In short, “computers are the fastest way to find, examine, modify and distribute all kinds of information in school and out, especially when the information is code,” he concluded. “Every student should know how it’s done, even if all they do is hire others to do it.”

Katherine Noyes is always on duty in her role as Linux Girl, whose cape she has worn since 2007. A mild-mannered journalist by day, she spends her evenings haunting the seedy bars and watering holes of the Linux blogosphere in search of the latest gossip. You can also find her on Twitter and Google+.

7 Comments

  • The tech industry is growing at an exponential rate. Per Forbes Magazine and the US Bureau of Labor Statistics, in 2020 there will be one million unfulfilled coding jobs. That’s going to offer some job security.

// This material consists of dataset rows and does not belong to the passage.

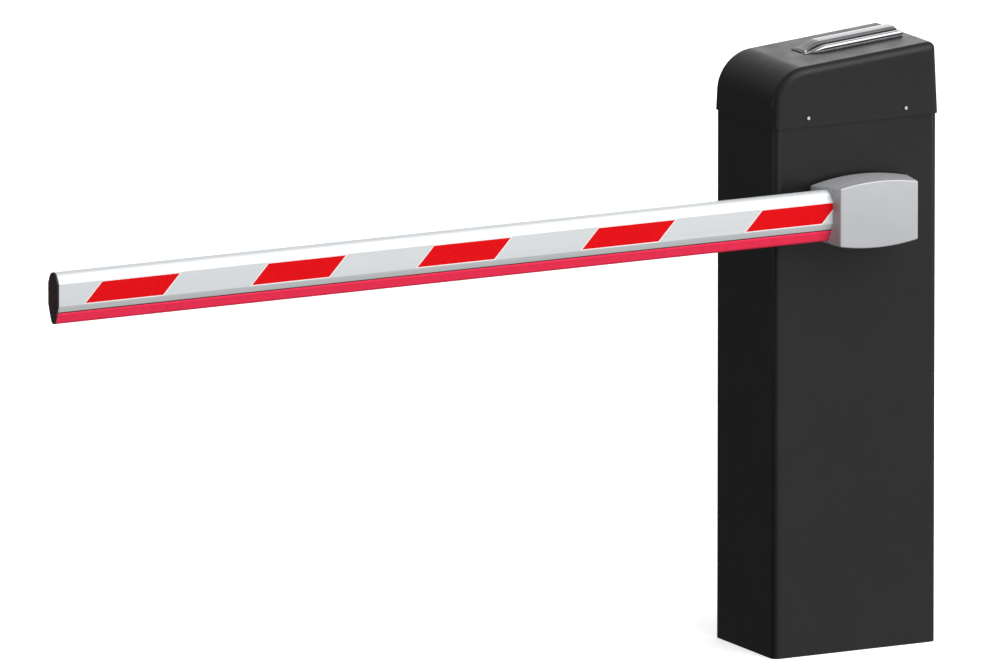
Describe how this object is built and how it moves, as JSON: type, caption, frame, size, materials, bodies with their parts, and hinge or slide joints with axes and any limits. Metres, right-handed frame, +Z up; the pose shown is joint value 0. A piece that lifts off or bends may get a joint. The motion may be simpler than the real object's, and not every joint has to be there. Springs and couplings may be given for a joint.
{
  "type": "parking barrier gate",
  "caption": "Parking barrier gate: black steel cabinet with service door, worm-geared drive, cast boom holder and a straight aluminium boom with a red rubber edge.",
  "frame": {"origin": "centre of the cabinet's base at ground level, which is the centre of the four anchor slots", "axes": "+X along the front face away from the boom, +Y from the boom side to the service door, +Z up"},
  "size_m": [1.743, 0.3043, 1.0675],
  "materials": {
    "coat": "black powder coat, fine texture",
    "zinc": "zinc plated",
    "steel": "bright steel",
    "spring": "blackened steel",
    "magnet": "coated magnet carrier",
    "laminations": "bare laminations",
    "winding": "enamelled copper and laminations",
    "bronze": "gear bronze",
    "chrome": "bright chrome plate",
    "cast": "silver painted casting",
    "motor_paint": "dark anodised",
    "extrusion": "matt anodised extrusion",
    "red_rubber": "matt red rubber",
    "sticker_film": "reflective film, white border",
    "black_plastic": "moulded",
    "black_rubber": "matt",
    "grey_plastic": "moulded",
    "supply_case": "pressed sheet",
    "breaker_plastic": "moulded",
    "board": "potted sensor on a bracket",
    "green_plastic": "moulded",
    "stop_plastic": "moulded",
    "yellow_plastic": "moulded"
  },
  "bodies": {
    "cabinet": {"cabinet_shell": "coat", "base_plate": "zinc", "mounting_rails": "zinc", "drive_plate": "zinc", "drive_plate_bolts": "steel", "door_frame": "coat", "door_seal": "black_rubber", "hinge_fixed_leaves": "steel", "hinge_pins": "steel", "front_seal_ring": "black_rubber", "hood": "coat", "hood_screws": "steel", "hood_handle": "chrome", "gearbox_housing": "cast", "gearbox_cover": "cast", "gearbox_bolts": "steel", "shaft_bearings": "steel", "worm_bearings": "steel", "motor_housing": "motor_paint", "motor_end_shield": "cast", "stator": "winding", "stop_buffers": "black_rubber", "position_sensor": "board", "balance_spring": "spring", "spring_anchor_bracket": "zinc", "tension_bolt": "steel", "tension_nuts": "zinc", "equipment_plate": "zinc", "control_box": "grey_plastic", "control_lid": "grey_plastic", "power_supply": "supply_case", "din_rail": "zinc", "circuit_breaker": "breaker_plastic", "terminal_blocks": "grey_plastic", "wiring_harness": "black_rubber"},
    "boom": {"main_shaft": "steel", "worm_wheel": "bronze", "spring_lever": "spring", "lever_pin": "steel", "magnet_disc": "magnet", "holder_body": "cast", "holder_cover": "cast", "holder_screws": "steel", "boom_profile": "extrusion", "bumper_strip": "red_rubber", "boom_end_cap": "black_plastic", "boom_stickers": "sticker_film"},
    "yoke": {"spring_yoke": "steel"},
    "worm_train": {"worm": "steel", "motor_shaft": "steel", "rotor": "laminations", "hand_wheel": "black_plastic"},
    "door": {"service_door": "coat", "hinge_door_leaves": "steel", "lock_housing": "steel"},
    "lock": {"lock_barrel": "steel"},
    "toggle": {"breaker_toggle": "black_plastic"},
    "open_key": {"open_button": "green_plastic"},
    "stop_key": {"stop_button": "stop_plastic"},
    "close_key": {"close_button": "yellow_plastic"}
  },
  "joints": [
    {"name": "boom_lift", "type": "hinge", "parent": "cabinet", "child": "boom", "pos_m": [0, 0, 0.783], "axis": [0, 1, 0], "range_deg": [0, 90], "deforming": ["balance_spring"]},
    {"name": "yoke_pivot", "type": "hinge", "parent": "boom", "child": "yoke", "pos_m": [0.06364, 0.052, 0.84664], "axis": [0, 1, 0], "range_deg": [-90, 0]},
    {"name": "worm_spin", "type": "hinge", "parent": "cabinet", "child": "worm_train", "pos_m": [-0.062, -0.022, 0.783], "axis": [0, 0, 1], "range_deg": [0, 3600]},
    {"name": "door_swing", "type": "hinge", "parent": "cabinet", "child": "door", "pos_m": [-0.131, 0.1105, 0.5], "axis": [0, 0, 1], "range_deg": [0, 110]},
    {"name": "lock_turn", "type": "hinge", "parent": "door", "child": "lock", "pos_m": [0.094, 0.1, 0.5], "axis": [0, -1, 0], "range_deg": [0, 90]},
    {"name": "breaker_switch", "type": "hinge", "parent": "cabinet", "child": "toggle", "pos_m": [0.06, -0.0115, 0.178], "axis": [-1, 0, 0], "range_deg": [0, 70]},
    {"name": "open_press", "type": "slide", "parent": "cabinet", "child": "open_key", "axis": [0, -1, 0], "range_m": [0, 0.0015], "stiffness_N_per_m": 300},
    {"name": "stop_press", "type": "slide", "parent": "cabinet", "child": "stop_key", "axis": [0, -1, 0], "range_m": [0, 0.0015], "stiffness_N_per_m": 300},
    {"name": "close_press", "type": "slide", "parent": "cabinet", "child": "close_key", "axis": [0, -1, 0], "range_m": [0, 0.0015], "stiffness_N_per_m": 300}
  ],
  "couplings": [
    {"joint": "yoke_pivot", "follows": "boom_lift", "ratio": -1},
    {"joint": "worm_spin", "follows": "boom_lift", "ratio": 40}
  ]
}
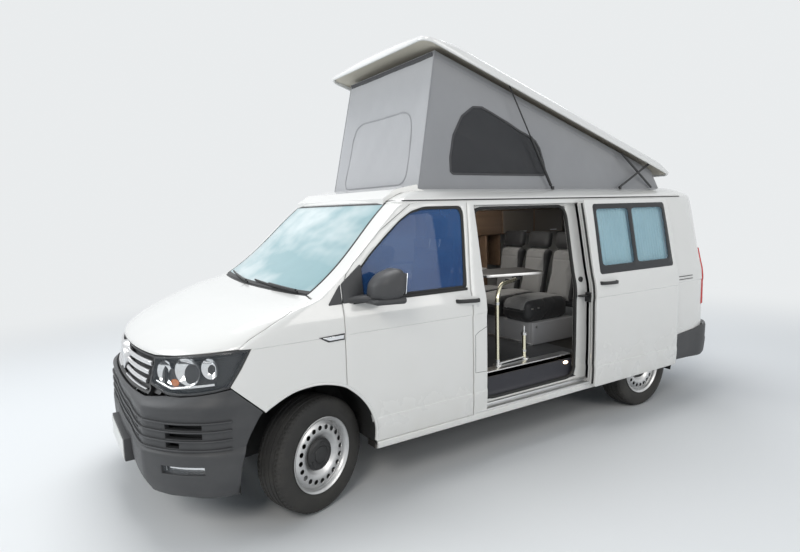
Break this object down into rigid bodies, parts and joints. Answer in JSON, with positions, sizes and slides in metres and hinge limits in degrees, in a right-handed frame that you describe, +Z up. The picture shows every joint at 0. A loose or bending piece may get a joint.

    Although, I’m guessing programming and IT is going to become more focused on in our educational system; first private schools then it’ll make it’s way around to public schools.

    The Tech Academy provides a 15 week training program to help fill that void.

  • I’m with Linus Torvalds. Programming takes logic as a basic trait and is not something you can teach.

    Every school SHOULD have an elective though like similar to woodshop.

    It is a huge subject, but maybe something like a java class would give them the basics.

  • How can i learn to code on my own? I have been entertaining the idea for a couple of months but i have no computer knowledge but i find it very intresting. If you can help me let me know.

  • …for much poorer reasons than that everyone ought to learn to be a garbageman, or a sewer worker. Face it: those people are MUCH MORE important to the smooth running of our society and of our world.

    Edsger Djikstra, arguably one of the most brilliant computer scientists ever (he supposedly very much disliked the appelation), was adamant about even HAVING a discipline called "Computer Science". His argument was that a computer is nothing more than a dumb machine. How can, and why should, a discipline spring up AROUND A MACHINE?!

    He maintained that this is strictly an artifice, and that if it had any credibility and validity, we should be creating Schools of Typewriter Science, Submarine Science, and the like.

    Quit trying to elevate computer coding to a level it does not deserve, nor ever has. The smartest computer programmer–a LEAD, or ‘HEAD’ Department Manager Programmer–I ever knew did NOT know any programming language in detail. She would write her ‘programs’ (VERY CORRECT PROGRAMS) in pseudocode, and then hand them over to be coded by the people who could turn that into code.

    Time to re-think this whole business, folks, and quit breaking your arms patting yourselves on the back.

    "The secret to writing large, correct programs is to write nothing but small, correct programs".

    –anon; paraphrase

  • Coding seems like a broad thing to me. C++, php, javascript are all coding, right? So coding in what is the question. Let’s say everyone needs to learn some form of coding. Which is/are the most useful (combined with easier to learn – didn’t say easy) for the interconnected world?

  • Should everyone learn how to lay brick?

    Should everyone learn how to use a sewing machine?

    Should everyone learn how to bake a pound cake?

    Should everyone learn how to solder?

    Should everyone learn how to use a lathe?

    Should everyone learn how to fly a helicopter?

    Don’t look now, but your elitism is showing, and glaringly so. Stop fixating on "computing machinery" to the extent that you write stupid articles like this. You are probably less than one percent of the world’s population.

    The sad fact is that our education system is so out of whack, that articles should be written which STATE, and not ask:

    Everyone SHOULD learn mathematics.

    Everyone SHOULD learn how to read WELL.

    Everyone SHOULD learn how to write WELL.

    Then everything else, which is subordinate to these basics, will take care of themselves.

    You need to recall the words of Edsger Dijkstra–one of THE most brilliant ‘computer scientists’–who said something like, ‘What’s so special about computers that we have a discipline called "Computer Science"? ‘Why don’t we have "Typewriter Science?" ‘ ‘Why don’t we have "Submarine Science" ‘?

    People don’t need to learn to code any more than they need to know how to repair the brakes on their car.

  • I believe everyone should have an introductory coding class. This way, everyone is exposed to coding so anyone who has a talent for it isn’t left behind merely because they never experienced it.